* TASK GOAL: Restate verbatim the lines between the one holding "Write part 3" and the one holding "(STALK_POINTS - 1)", both included, and no others.

>> Start RECORD SET

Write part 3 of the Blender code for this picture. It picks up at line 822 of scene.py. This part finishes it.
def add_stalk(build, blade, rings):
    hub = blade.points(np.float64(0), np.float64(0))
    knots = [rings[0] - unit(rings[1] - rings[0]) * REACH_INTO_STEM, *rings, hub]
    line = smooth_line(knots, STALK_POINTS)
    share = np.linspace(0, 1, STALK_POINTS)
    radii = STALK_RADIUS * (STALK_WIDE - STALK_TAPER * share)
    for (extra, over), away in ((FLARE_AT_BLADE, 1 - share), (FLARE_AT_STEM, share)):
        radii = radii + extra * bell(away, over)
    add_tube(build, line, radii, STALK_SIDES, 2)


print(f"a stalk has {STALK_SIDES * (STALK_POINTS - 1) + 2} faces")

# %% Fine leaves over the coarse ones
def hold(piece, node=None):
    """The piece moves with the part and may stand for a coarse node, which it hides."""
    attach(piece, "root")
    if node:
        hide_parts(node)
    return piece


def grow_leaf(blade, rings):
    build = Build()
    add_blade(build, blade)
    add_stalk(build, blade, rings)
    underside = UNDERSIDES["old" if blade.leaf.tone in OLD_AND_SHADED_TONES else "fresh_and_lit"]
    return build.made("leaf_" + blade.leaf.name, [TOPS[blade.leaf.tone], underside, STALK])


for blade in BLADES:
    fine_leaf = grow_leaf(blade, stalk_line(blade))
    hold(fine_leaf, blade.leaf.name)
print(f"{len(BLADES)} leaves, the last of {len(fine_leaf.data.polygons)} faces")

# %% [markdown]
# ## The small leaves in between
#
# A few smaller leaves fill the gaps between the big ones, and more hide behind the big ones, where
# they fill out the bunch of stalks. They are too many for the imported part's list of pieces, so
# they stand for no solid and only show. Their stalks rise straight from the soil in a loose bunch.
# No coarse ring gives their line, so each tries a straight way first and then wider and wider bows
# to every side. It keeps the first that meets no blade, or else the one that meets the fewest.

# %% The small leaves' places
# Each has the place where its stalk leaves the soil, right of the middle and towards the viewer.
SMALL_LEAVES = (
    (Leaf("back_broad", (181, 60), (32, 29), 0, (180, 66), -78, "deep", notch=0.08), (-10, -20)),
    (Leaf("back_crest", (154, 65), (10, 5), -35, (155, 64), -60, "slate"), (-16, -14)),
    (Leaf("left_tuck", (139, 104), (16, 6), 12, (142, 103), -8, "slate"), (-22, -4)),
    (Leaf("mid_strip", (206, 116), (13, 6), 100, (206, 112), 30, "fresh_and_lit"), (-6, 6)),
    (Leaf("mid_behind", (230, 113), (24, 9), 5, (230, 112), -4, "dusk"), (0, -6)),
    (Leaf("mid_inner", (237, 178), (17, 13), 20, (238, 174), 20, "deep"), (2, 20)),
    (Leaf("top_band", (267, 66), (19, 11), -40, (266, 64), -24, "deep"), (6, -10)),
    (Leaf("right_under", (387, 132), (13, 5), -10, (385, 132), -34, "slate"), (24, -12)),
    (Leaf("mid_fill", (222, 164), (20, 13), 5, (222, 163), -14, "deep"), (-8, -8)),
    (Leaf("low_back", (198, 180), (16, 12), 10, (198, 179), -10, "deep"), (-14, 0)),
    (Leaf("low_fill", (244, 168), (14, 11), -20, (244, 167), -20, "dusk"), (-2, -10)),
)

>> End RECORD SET
>> Start RECORD SET

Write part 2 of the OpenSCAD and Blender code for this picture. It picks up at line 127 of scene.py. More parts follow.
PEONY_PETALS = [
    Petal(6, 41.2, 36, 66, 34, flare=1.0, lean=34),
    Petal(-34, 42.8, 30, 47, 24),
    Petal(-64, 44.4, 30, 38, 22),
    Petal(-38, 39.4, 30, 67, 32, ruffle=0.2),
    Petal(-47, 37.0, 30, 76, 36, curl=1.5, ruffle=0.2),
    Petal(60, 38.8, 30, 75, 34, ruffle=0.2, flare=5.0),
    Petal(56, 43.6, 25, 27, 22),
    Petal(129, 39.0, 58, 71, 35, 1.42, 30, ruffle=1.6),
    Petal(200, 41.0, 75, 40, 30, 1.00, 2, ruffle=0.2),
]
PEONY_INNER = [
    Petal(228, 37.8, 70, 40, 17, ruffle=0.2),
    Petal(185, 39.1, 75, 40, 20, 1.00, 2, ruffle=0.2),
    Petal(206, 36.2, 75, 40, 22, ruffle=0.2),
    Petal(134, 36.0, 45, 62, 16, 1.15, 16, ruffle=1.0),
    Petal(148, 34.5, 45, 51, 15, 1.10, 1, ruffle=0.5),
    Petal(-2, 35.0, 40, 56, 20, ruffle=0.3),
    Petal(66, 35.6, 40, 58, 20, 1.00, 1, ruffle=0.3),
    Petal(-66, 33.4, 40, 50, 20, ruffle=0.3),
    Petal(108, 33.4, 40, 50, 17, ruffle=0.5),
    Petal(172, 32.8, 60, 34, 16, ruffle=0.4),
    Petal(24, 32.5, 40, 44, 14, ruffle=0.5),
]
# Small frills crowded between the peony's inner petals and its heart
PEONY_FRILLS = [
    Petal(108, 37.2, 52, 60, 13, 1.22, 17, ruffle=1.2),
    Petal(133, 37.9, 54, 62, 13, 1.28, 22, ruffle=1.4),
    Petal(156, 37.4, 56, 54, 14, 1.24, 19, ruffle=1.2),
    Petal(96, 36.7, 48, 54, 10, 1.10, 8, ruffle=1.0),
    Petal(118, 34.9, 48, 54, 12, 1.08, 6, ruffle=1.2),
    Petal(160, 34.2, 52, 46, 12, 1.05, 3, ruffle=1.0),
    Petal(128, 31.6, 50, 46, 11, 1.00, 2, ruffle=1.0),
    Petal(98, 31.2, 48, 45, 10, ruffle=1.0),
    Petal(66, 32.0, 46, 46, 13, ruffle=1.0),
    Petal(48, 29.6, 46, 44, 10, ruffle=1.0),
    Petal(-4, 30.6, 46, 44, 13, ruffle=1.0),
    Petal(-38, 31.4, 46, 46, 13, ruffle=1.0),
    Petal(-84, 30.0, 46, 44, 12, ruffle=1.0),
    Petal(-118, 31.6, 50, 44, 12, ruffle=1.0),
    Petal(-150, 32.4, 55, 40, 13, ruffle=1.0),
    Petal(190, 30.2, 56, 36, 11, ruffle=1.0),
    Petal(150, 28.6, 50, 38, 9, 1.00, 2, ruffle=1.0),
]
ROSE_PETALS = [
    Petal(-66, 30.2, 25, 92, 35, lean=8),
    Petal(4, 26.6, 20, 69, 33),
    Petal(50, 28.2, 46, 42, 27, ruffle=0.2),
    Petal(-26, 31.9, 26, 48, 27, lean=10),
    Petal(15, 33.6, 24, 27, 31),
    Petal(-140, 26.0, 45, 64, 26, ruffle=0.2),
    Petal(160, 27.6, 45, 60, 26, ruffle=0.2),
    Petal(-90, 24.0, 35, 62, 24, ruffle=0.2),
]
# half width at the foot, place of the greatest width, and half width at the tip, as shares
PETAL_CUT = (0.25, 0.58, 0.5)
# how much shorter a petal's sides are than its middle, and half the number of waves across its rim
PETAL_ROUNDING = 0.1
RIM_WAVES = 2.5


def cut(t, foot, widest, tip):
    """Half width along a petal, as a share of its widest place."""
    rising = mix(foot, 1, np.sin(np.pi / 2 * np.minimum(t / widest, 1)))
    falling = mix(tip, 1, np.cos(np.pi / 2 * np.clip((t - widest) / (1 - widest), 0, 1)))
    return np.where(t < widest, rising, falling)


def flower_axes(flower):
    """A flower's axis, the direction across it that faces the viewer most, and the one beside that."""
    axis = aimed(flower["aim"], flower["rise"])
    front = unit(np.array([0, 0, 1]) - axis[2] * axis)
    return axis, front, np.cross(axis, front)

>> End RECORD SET

* OUTPUT:
Write part 3 of the Blender code for this picture. It picks up at line 822 of scene.py. This part finishes it.
def add_stalk(build, blade, rings):
    hub = blade.points(np.float64(0), np.float64(0))
    knots = [rings[0] - unit(rings[1] - rings[0]) * REACH_INTO_STEM, *rings, hub]
    line = smooth_line(knots, STALK_POINTS)
    share = np.linspace(0, 1, STALK_POINTS)
    radii = STALK_RADIUS * (STALK_WIDE - STALK_TAPER * share)
    for (extra, over), away in ((FLARE_AT_BLADE, 1 - share), (FLARE_AT_STEM, share)):
        radii = radii + extra * bell(away, over)
    add_tube(build, line, radii, STALK_SIDES, 2)


print(f"a stalk has {STALK_SIDES * (STALK_POINTS - 1) + 2} faces")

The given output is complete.